EXERCISE.
Return only the lines running from the line that holds "on the ground" to the line that holds "in the imported frame", including both.

/---

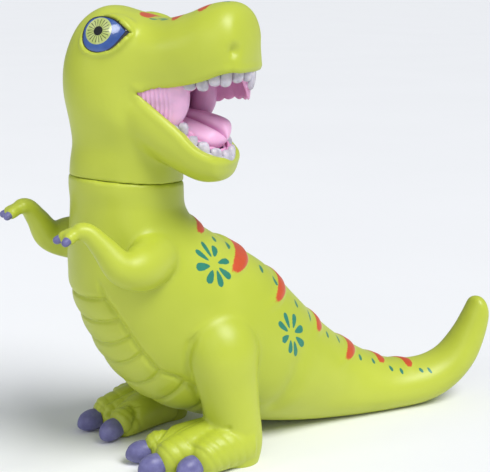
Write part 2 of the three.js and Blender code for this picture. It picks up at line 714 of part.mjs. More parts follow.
place(figure, 'body_shell', bodyShell(), vinyl());
for (const [name, claw] of Object.entries(leftClaws)) {
  place(figure, `toe_claw_left_${name}`, claw, clawPaint());
  place(figure, `toe_claw_right_${name}`, mirrored(claw), clawPaint());
}
leftNails.forEach((nail, i) => {
  place(figure, `finger_claw_left_${i + 1}`, nail, clawPaint());
  place(figure, `finger_claw_right_${i + 1}`, mirrored(nail), clawPaint());
});

const eyeSocket = eyeForm(seatGap);
const gumSlots = gumForm(upperLine, seatGap, -1).add(gumForm(lowerLine, seatGap, 1));
place(head, 'head_shell', headShell([eyeSocket, mirrored(eyeSocket)], gumSlots), vinyl());
place(head, 'eye_right', eyeForm(0), eyePaint());
place(head, 'eye_left', mirrored(eyeForm(0)), eyePaint());
place(head, 'upper_teeth', teethForm(upperLine, upperTeeth, -1), toothPaint());
place(head, 'lower_teeth', teethForm(lowerLine, lowerTeeth, 1), toothPaint());
place(head, 'mouth_lining', liningForm(gumSlots), mouthPaint());
place(head, 'tongue', tongueForm(), tonguePaint());
place(head, 'neck_plug', neckPlug(), plugPlastic());

// The origin is the middle of the whole figure's box, on the ground
const dinosaur = new THREE.Group();
dinosaur.add(figure);
const box = new THREE.Box3().setFromObject(figure, true);
figure.position.set(-(box.min.x + box.max.x) / 2, -(box.min.y + box.max.y) / 2, 0);

export default dinosaur;
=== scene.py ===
"""Toy dinosaur in soft vinyl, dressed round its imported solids.

Lengths are named in millimetres of the model's own frame, in which the neck's axis crosses the seam at NECK.
to_scene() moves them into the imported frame, in metres.
"""
import json
import math

import bmesh
import bpy
import numpy as np
from mathutils import Matrix, Vector
from mathutils.bvhtree import BVHTree
from mathutils.kdtree import KDTree


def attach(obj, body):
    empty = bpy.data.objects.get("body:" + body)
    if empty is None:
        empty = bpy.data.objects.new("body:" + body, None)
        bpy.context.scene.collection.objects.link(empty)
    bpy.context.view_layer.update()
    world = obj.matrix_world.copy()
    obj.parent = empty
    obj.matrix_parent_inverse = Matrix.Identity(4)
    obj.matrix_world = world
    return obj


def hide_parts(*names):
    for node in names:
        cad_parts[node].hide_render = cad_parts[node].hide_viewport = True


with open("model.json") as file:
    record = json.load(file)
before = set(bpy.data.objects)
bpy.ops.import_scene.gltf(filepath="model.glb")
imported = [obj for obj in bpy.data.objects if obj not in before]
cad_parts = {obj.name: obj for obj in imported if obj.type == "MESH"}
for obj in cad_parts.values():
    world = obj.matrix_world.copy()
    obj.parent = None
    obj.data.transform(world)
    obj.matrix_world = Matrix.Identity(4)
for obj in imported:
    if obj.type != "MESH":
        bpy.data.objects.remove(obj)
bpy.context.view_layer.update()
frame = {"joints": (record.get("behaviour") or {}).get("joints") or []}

MM = 0.001
NECK = np.array([-81.5, 0.0, 171.5])
NECK_TILT = math.radians(5)
HEAD_TURN = math.radians(-53)
joint = frame["joints"][0]
ORIGIN = np.array(joint["pos_m"]) / MM - NECK      # the model frame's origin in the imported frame

SQUARE = np.array([(-1, -1), (1, -1), (1, 1), (-1, 1)], float)

# Fineness of the skins, and steps of filling and smoothing
BODY_VOXEL = 0.85
HEAD_VOXEL = 0.7
TRIM_VOXEL = 0.55
BODY_FILL, JOIN_FILL, BODY_SMOOTH = ((12, 120, 4))
HEAD_FILL, HEAD_SMOOTH, CUT_SMOOTH = ((90, 8, 3))
LINING_FILL, LINING_SMOOTH = ((30, 8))

# Neck seam
NECK_RADIUS = 32.5
SEAM_GAP = 0.9
NECK_LIP = 3.0
NECK_BORE = NECK_RADIUS - 8.5
BORE_GAP = 0.55
BORE_REACH = 20
NECK_ROOM = 29.5             # radius of the room inside each rim for the plug's flanges
NECK_ROOM_DEPTH = 16.0
TRIM_SIDE, TRIM_DEPTH = 200, 60
RIM_LEVEL = 140              # above this level the body's rim is kept sharp on its inside
RIM_WALL = 1.5
SWELL_RISE, SWELL_WALL = 0.9, 1.6
SWELL_SPAN = (-16, -5)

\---

RESULT OF THE EXERCISE.
// The origin is the middle of the whole figure's box, on the ground
const dinosaur = new THREE.Group();
dinosaur.add(figure);
const box = new THREE.Box3().setFromObject(figure, true);
figure.position.set(-(box.min.x + box.max.x) / 2, -(box.min.y + box.max.y) / 2, 0);

export default dinosaur;
=== scene.py ===
"""Toy dinosaur in soft vinyl, dressed round its imported solids.

Lengths are named in millimetres of the model's own frame, in which the neck's axis crosses the seam at NECK.
to_scene() moves them into the imported frame, in metres.
"""
import json
import math

import bmesh
import bpy
import numpy as np
from mathutils import Matrix, Vector
from mathutils.bvhtree import BVHTree
from mathutils.kdtree import KDTree


def attach(obj, body):
    empty = bpy.data.objects.get("body:" + body)
    if empty is None:
        empty = bpy.data.objects.new("body:" + body, None)
        bpy.context.scene.collection.objects.link(empty)
    bpy.context.view_layer.update()
    world = obj.matrix_world.copy()
    obj.parent = empty
    obj.matrix_parent_inverse = Matrix.Identity(4)
    obj.matrix_world = world
    return obj


def hide_parts(*names):
    for node in names:
        cad_parts[node].hide_render = cad_parts[node].hide_viewport = True


with open("model.json") as file:
    record = json.load(file)
before = set(bpy.data.objects)
bpy.ops.import_scene.gltf(filepath="model.glb")
imported = [obj for obj in bpy.data.objects if obj not in before]
cad_parts = {obj.name: obj for obj in imported if obj.type == "MESH"}
for obj in cad_parts.values():
    world = obj.matrix_world.copy()
    obj.parent = None
    obj.data.transform(world)
    obj.matrix_world = Matrix.Identity(4)
for obj in imported:
    if obj.type != "MESH":
        bpy.data.objects.remove(obj)
bpy.context.view_layer.update()
frame = {"joints": (record.get("behaviour") or {}).get("joints") or []}

MM = 0.001
NECK = np.array([-81.5, 0.0, 171.5])
NECK_TILT = math.radians(5)
HEAD_TURN = math.radians(-53)
joint = frame["joints"][0]
ORIGIN = np.array(joint["pos_m"]) / MM - NECK      # the model frame's origin in the imported frame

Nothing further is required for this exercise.